Training at the Harvard Art Museums: Bart J. C. Devolder

September 27, 2013
Index Magazine

Training at the Harvard Art Museums: Bart J. C. Devolder

Bart Devolder working on the panel depicting Gabriel in the Ghent Altarpiece. Photo: KIK-IRPA, Brussels.

The Harvard Art Museums have trained scores of museum leaders who have gone on to make remarkable contributions to the curatorial, conservation, and education fields. We offer a number of opportunities for emerging graduate and postgraduate scholars interested in the production and presentation of original scholarship within the museum context. In this regular series of interviews, we catch up with these museum professionals to see where they are now.

Bart J. C. Devolder, Painting Conservation Advanced-Level Intern in the Straus Center for Conservation and Technical Studies, 2004–5

 

What is your current position?

I am the On-Site Coordinator and Painting Conservator for the restoration of the Ghent Altarpiece, at the Royal Institute for Cultural Heritage (KIK-IRPA). Of the eight painting restorers on the project, I am the only full-time person.

This project will last five years and is being carried out at the Museum of Fine Arts Ghent. Because the panels are not allowed to leave Ghent, a lab was created in the museum. Everything is open to the public, so visitors can follow all of our steps behind bulletproof glass. In this first phase of the project, each restorer has a panel; mine is the angel Gabriel.

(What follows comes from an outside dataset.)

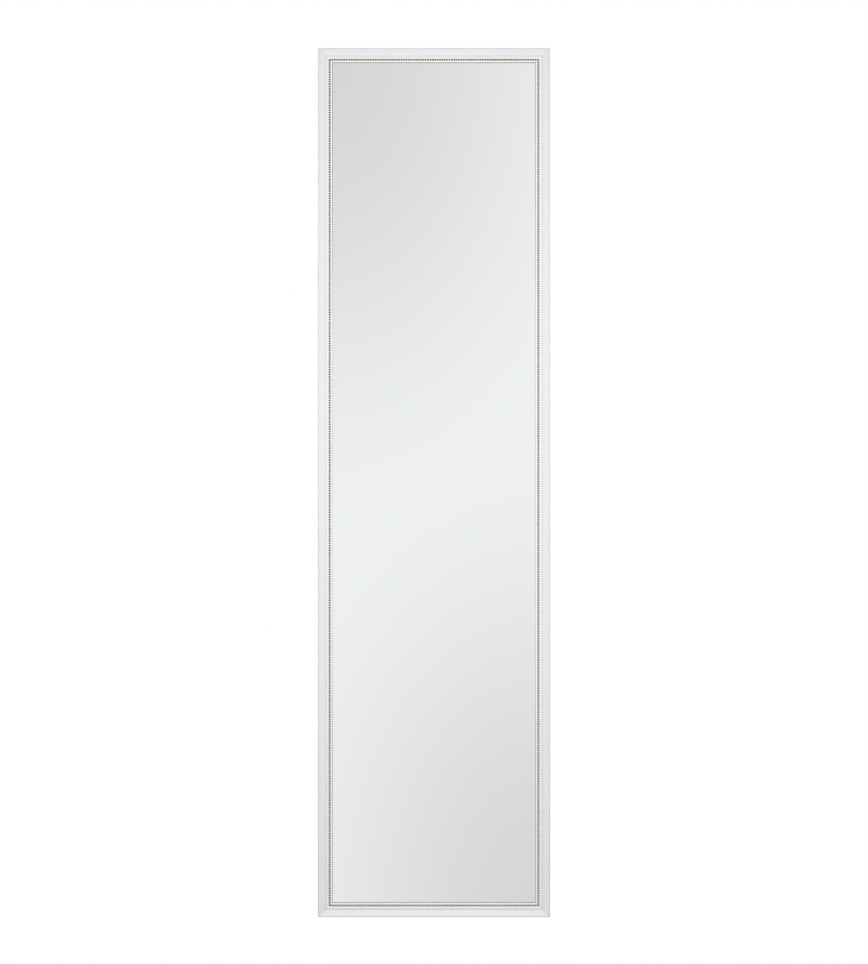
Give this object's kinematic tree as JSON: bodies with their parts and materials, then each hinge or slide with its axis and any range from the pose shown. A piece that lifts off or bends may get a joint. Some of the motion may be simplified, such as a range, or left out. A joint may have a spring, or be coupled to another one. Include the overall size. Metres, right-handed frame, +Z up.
{
  "type": "over the door mirror",
  "caption": "Tall framed mirror that hangs over a door on height-adjustable strap hooks; white mitred moulding with an inlaid bead trim.",
  "frame": {"origin": "on the back face of the top rail, at mid width, at the height of the hook screws", "axes": "+X to the right seen from the front, +Y from the mirror towards the door, +Z up; the glass faces -Y"},
  "size_m": [0.334, 0.0689, 1.2516],
  "materials": {
    "white_moulding": "satin white moulded polystyrene",
    "bead_trim": "white beads in a brown-washed channel",
    "silvered_glass": "silvered float glass",
    "hardboard": "smooth brown hardboard",
    "zinc_steel": "zinc-plated spring steel",
    "bumper_rubber": "dark moulded rubber",
    "hook_steel": "white powder-coated steel strap",
    "screw_steel": "zinc-plated steel",
    "pad_foam": "white closed-cell foam"
  },
  "bodies": {
    "mirror": {"frame_rail_top": "white_moulding", "frame_rail_bottom": "white_moulding", "frame_stile_left": "white_moulding", "frame_stile_right": "white_moulding", "bead_trim_top": "bead_trim", "bead_trim_bottom": "bead_trim", "bead_trim_left": "bead_trim", "bead_trim_right": "bead_trim", "mirror_glass": "silvered_glass", "backing_board": "hardboard", "retaining_points_top": "zinc_steel", "retaining_points_bottom": "zinc_steel", "retaining_points_left": "zinc_steel", "retaining_points_right": "zinc_steel", "corner_v_nails": "zinc_steel", "door_bumpers": "bumper_rubber", "hook_screws_left": "screw_steel", "hook_screws_right": "screw_steel"},
    "left_hook": {"door_hook_left": "hook_steel", "hook_top_pad_left": "pad_foam", "hook_lip_pad_left": "pad_foam", "hook_leg_pad_left": "pad_foam"},
    "right_hook": {"door_hook_right": "hook_steel", "hook_top_pad_right": "pad_foam", "hook_lip_pad_right": "pad_foam", "hook_leg_pad_right": "pad_foam"}
  },
  "joints": [
    {"name": "left_hook_height", "type": "slide", "parent": "mirror", "child": "left_hook", "axis": [0, 0, 1], "range_m": [0, 0.06]},
    {"name": "right_hook_height", "type": "slide", "parent": "mirror", "child": "right_hook", "axis": [0, 0, 1], "range_m": [0, 0.06]}
  ]
}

The project is complicated. The panels are owned by Saint-Bavo’s Cathedral, with the exception of the Adam and Eve panels, which belong to the Royal Museums of Fine Arts of Belgium in Brussels and are on long term loan to the cathedral. The treatment is paid for by the Flemish government and our sponsor, InBev-Baillet Latour. So, it’s a typical Belgian situation: we work for the federal government on a piece that is mostly owned by a church, but two panels are owned by the Belgian state. We are paid with Flemish money and we work in a city museum!

I deal with a lot of political stuff in the meetings, trying to keep everybody happy. In addition I also do a lot of the interviews, I am the liaison between all of the partners, and I am on most of the taskforces. Of course this is all on top of my real work—restoring the painting.

 

What have you gone on to do following the completion of your fellowship at the Harvard Art Museums?

I went on to the National Gallery of Art in Washington, DC, for an Andrew W. Mellon fellowship. There I conducted an in-depth study on painted brocades in 15th-century Netherlandish paintings. I also worked on restoring several great paintings, including two by Cranach the Elder: A Prince of Saxony and A Princess of Saxony. After my time at the National Gallery, I worked at the Kimbell Art Museum and the Amon Carter Museum of American Art for five years, before I took my current position.

 

How did your training at the Harvard Art Museums help you to prepare for the work that you are doing now?

I once described it as a “conservation wonderland.” Everything about [my Harvard Art Museums experience] was fantastic. I was very lucky to have both [former Senior Paintings Conservator] Katherine Olivier and [Conservator of Paintings] Teri Hensick as supervisors and [Project Paintings Conservator] Kate Smith as a colleague and later good friend. I think the set up of the program is also superb, as Fellows get a taste of each department through monthly visits. But most of all it was the sense of family; we were a tight group as interns, and we only got tighter after the passing of Melanie Green. We all learned from each other and we could just walk into another lab and ask questions. For me coming from Belgium it was fantastic to have such a great science lab. I could do all the things I had learned from books in real time with the help of top specialists such as [Senior Conservation Scientist] Narayan Khandekar, [Patricia Cornwell Conservation Scientist] Katherine Eremin, and [Associate Conservation Scientist] Jens Stenger. I can go on and on. When people ask me what my dream job is, I always tell them that I want to return to the Harvard Art Museums!